# [DO THIS]
Nothing may be dropped or altered: reproduce all the data.

══════════

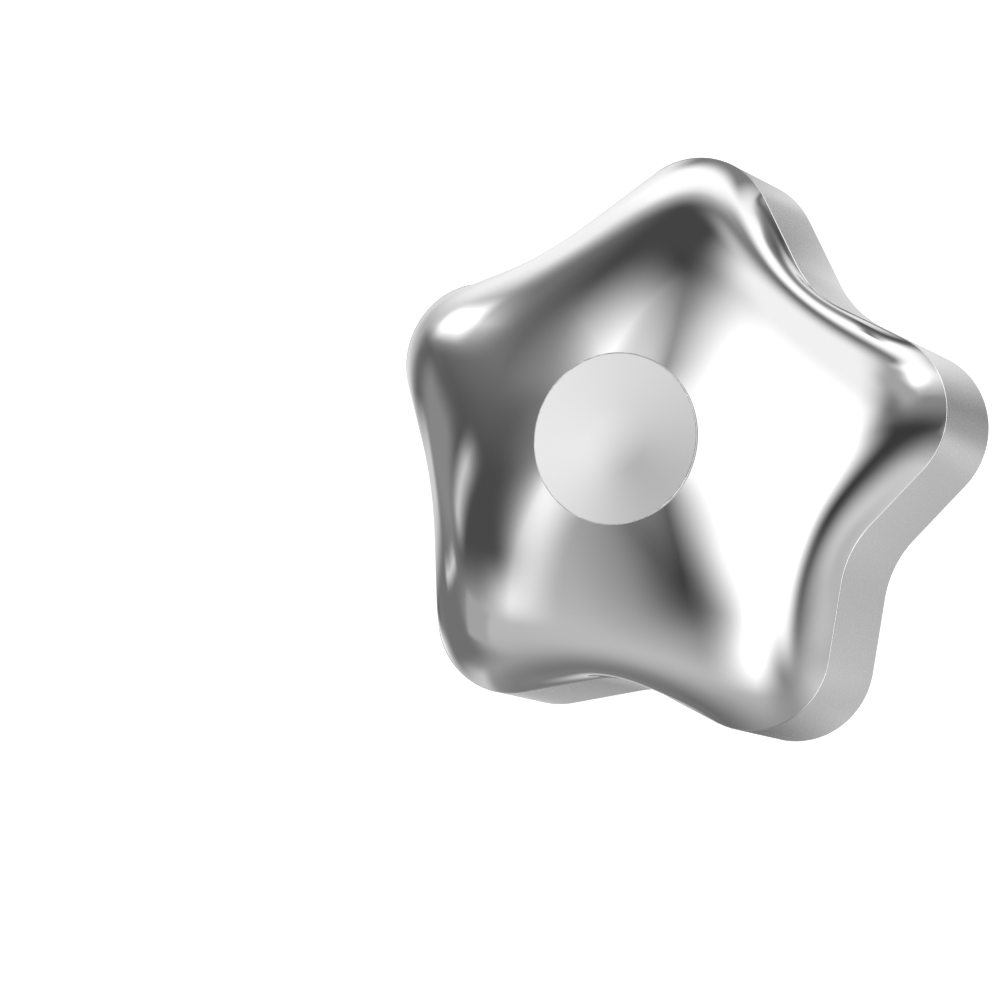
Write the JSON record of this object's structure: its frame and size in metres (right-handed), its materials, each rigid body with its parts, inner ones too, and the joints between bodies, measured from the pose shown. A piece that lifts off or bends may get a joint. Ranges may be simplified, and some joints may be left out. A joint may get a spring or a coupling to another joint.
{
  "type": "star knob",
  "caption": "Solid metal star knob with a domed polished crown, satin sides, a satin cover disc and a long hub with a countersunk threaded blind bore.",
  "frame": {"origin": "centre of the hub's end face, which meets the thing that the knob tightens", "axes": "+Z along the knob's axis from the hub's end to the crown, +X through the tip of one lobe"},
  "size_m": [0.0465, 0.0482, 0.0455],
  "materials": {
    "head_steel": "mirror-polished crown, fine satin sides and back",
    "bushing_steel": "fine turned, bright",
    "disc_steel": "satin turned"
  },
  "bodies": {
    "root": {"star_head": "head_steel", "threaded_bushing": "bushing_steel", "cover_disc": "disc_steel"}
  },
  "joints": []
}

══════════

# [EXERCISE OUTPUT]
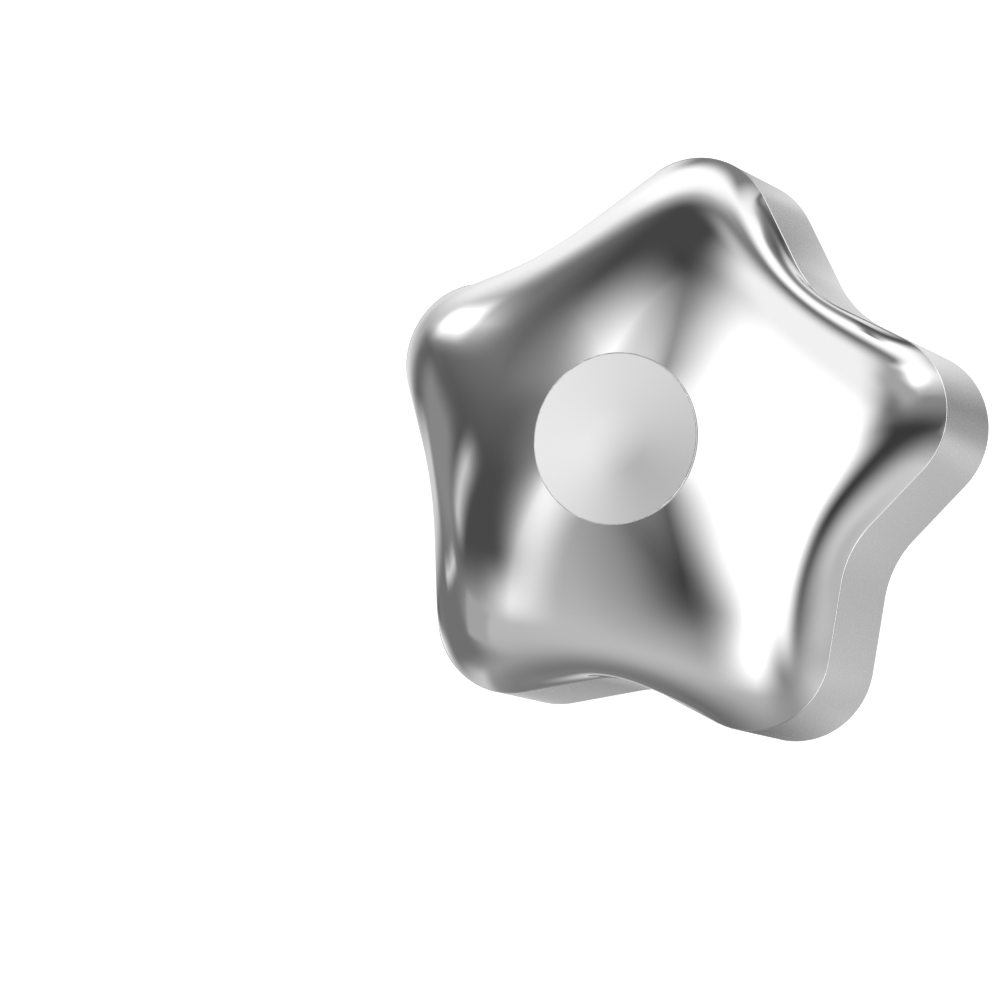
Write the JSON record of this object's structure: its frame and size in metres (right-handed), its materials, each rigid body with its parts, inner ones too, and the joints between bodies, measured from the pose shown. A piece that lifts off or bends may get a joint. Ranges may be simplified, and some joints may be left out. A joint may get a spring or a coupling to another joint.
{
  "type": "star knob",
  "caption": "Solid metal star knob with a domed polished crown, satin sides, a satin cover disc and a long hub with a countersunk threaded blind bore.",
  "frame": {"origin": "centre of the hub's end face, which meets the thing that the knob tightens", "axes": "+Z along the knob's axis from the hub's end to the crown, +X through the tip of one lobe"},
  "size_m": [0.0465, 0.0482, 0.0455],
  "materials": {
    "head_steel": "mirror-polished crown, fine satin sides and back",
    "bushing_steel": "fine turned, bright",
    "disc_steel": "satin turned"
  },
  "bodies": {
    "root": {"star_head": "head_steel", "threaded_bushing": "bushing_steel", "cover_disc": "disc_steel"}
  },
  "joints": []
}